Part of me wants to go out to my grandpa's shed and just sit.  That may be the second shot of tequila talking.

Thursday, June 6, 2013

I suck a lot.

Today was a rather slow day at work.  I've been on this kick of reading inspirational articles and trying to learn to love myself a little more, and today was full of this kind of study, as no one was in and no one was calling. After lunch, I decided to water the plants in our front lobby.  While I was filling up the jug in the bathroom, I really looked at myself in the ugly gold plated mirror above the sink. Really looked, not just the usual perfunctory glance. I didn't avoid the hair I neglected to blow dry as it was pouring down rain and what's the point.  I didn't avoid the rushed make-up job based on being flooded in my apartment all morning, only to be called in to my job at a GOLF COURSE IN A TROPICAL STORM. I turned to the side, looking at the way my dress hugs my stomach which has always and will always be the bane of my existence.

I stared at myself and let out a huge sigh. That sigh released the tension that is perpetually in my midriff area, as I am constantly sucking in.  It doesn't matter what I'm wearing or where I am. In my pjs. In a dress for work. I'm perpetually trying to make myself look like something I'm not. When I let out that sigh, I let out the somewhat plus sized but not girl that just wants to be on the other side of skinny. I let out the need to be perfect, to be slim, to be something that I'm not. I let out the girl who would gag on a bite of food because she needed control of anything in her life at that moment, and food consumption was all she had.  I let out the girl who would pretend on the outside that she had it all together, but that on the inside was being crippled with fear.

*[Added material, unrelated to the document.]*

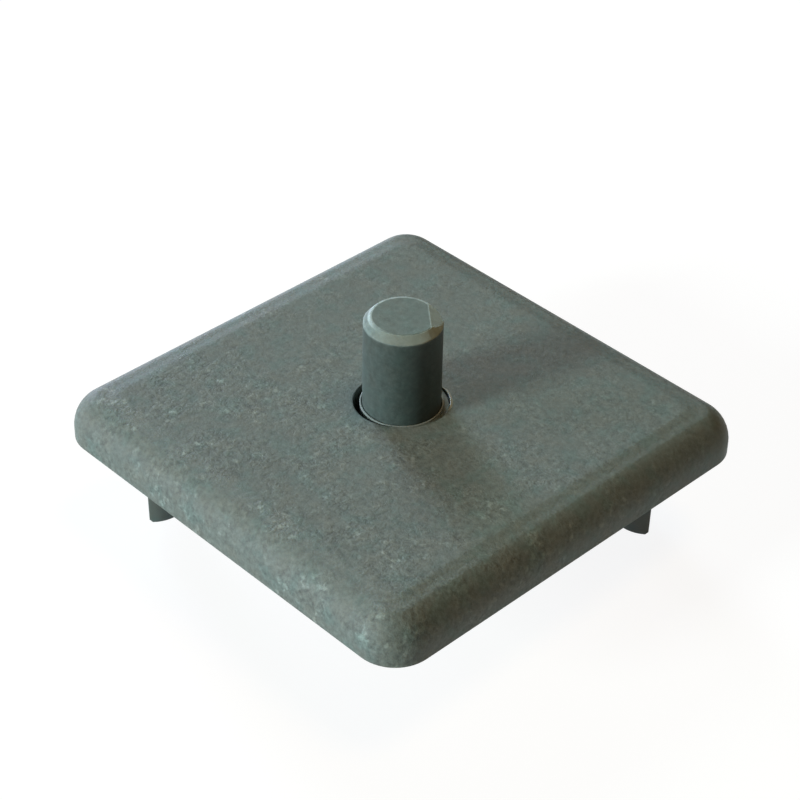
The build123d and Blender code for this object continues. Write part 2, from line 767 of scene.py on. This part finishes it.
    def towards(self, at: Place, side: float, span: Span) -> Wire:
        """How far the place lies towards one side of the pin.

        Args:
            at: The shaded place.
            side: The side, in degrees.
            span: Where the step starts and ends, in radii of the bevel's upper edge.

        Returns:
            The step, from 0 to 1.
        """
        start, end = (self.bevel_inner * radii for radii in span)
        return at.along(direction(side)).rise(start, end)


@dataclass(frozen=True, kw_only=True)
class FilmPlastic(MouldedPlastic):
    """The torn film's plastic: darker than the plate's as painted shade in the hole, white partly as
    stretched plastic and partly as painted highlight, a little on the collar and most on the burr.

    Attributes:
        pale: The colour of the white burr and collar.
        burr_radii: The radii between which the burr sets in.
        burr_heights: The heights between which it sets in.
        collar_radii: The radii between which the collar sets in, from outside inwards.
        collar_heights: The heights between which it turns white.
        collar_share: How white the collar is, as a share of the burr's whiteness.
    """

    pale: Colour
    burr_radii: Span = (4.0 * MM, 4.05 * MM)
    burr_heights: Span = (4.66 * MM, 4.69 * MM)
    collar_radii: Span = (3.9 * MM, 3.87 * MM)
    collar_heights: Span = (4.3 * MM, 4.5 * MM)
    collar_share: float = 0.34

    def with_wear_light_and_shade(self, at: Place, colour: Wire) -> Wire:
        """The burr and collar, white partly as stretched plastic and partly as painted highlight.

        Args:
            at: The shaded place.
            colour: The colour without that white.

        Returns:
            The colour with the white of the burr and collar.
        """
        radius, height = at.off_axis(), at.height()
        burr = radius.rise(*self.burr_radii) * height.rise(*self.burr_heights)
        collar = radius.rise(*self.collar_radii) * height.rise(*self.collar_heights)
        # Painted highlight on the burr and collar, partly also stretched plastic
        stretched_and_lit = burr.at_least(self.collar_share * collar)
        return at.graph.blend(stretched_and_lit, colour, rgba(self.pale))


@dataclass(frozen=True)
class Skin:
    """A patch of moulded film in the hole, between the collar and the wall.

    Attributes:
        start: Where it starts, in degrees.
        end: Where it ends.
        start_depth: How deep it lies under the flat field at its start.
        end_depth: How deep it lies at its end.
        wall_gap: How far it stops short of the wall. Below 0, it reaches into the wall.
    """

    start: float
    end: float
    start_depth: float
    end_depth: float
    wall_gap: float = -0.02 * MM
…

I know these blogs lately have been kind of depressing. Life up til now has been kind of depressing.  But I'm finding more and more ways to be happy, and I can't help but share that with the world. I read an article yesterday that stated that women need to stop fat shaming themselves, and I finally get it. I look at pictures of myself from a recent dinner with distant relatives, and I realize that even though the woman in the pictures is bigger than her body is supposed to be according to science, she still has perfect blood pressure. She's O negative.  She's a universal donor who can save the life of anyone who needs blood or platelets through her donations.  She's got pretty eyes. She smiles a lot. She ignores injuries so she can get a bear hug from a 4 year old and wears Batman shirts whenever she sees him cause it makes him smile. She loves books. She loves dogs.  She loves her family.  And none of that is dependent on what the scale says.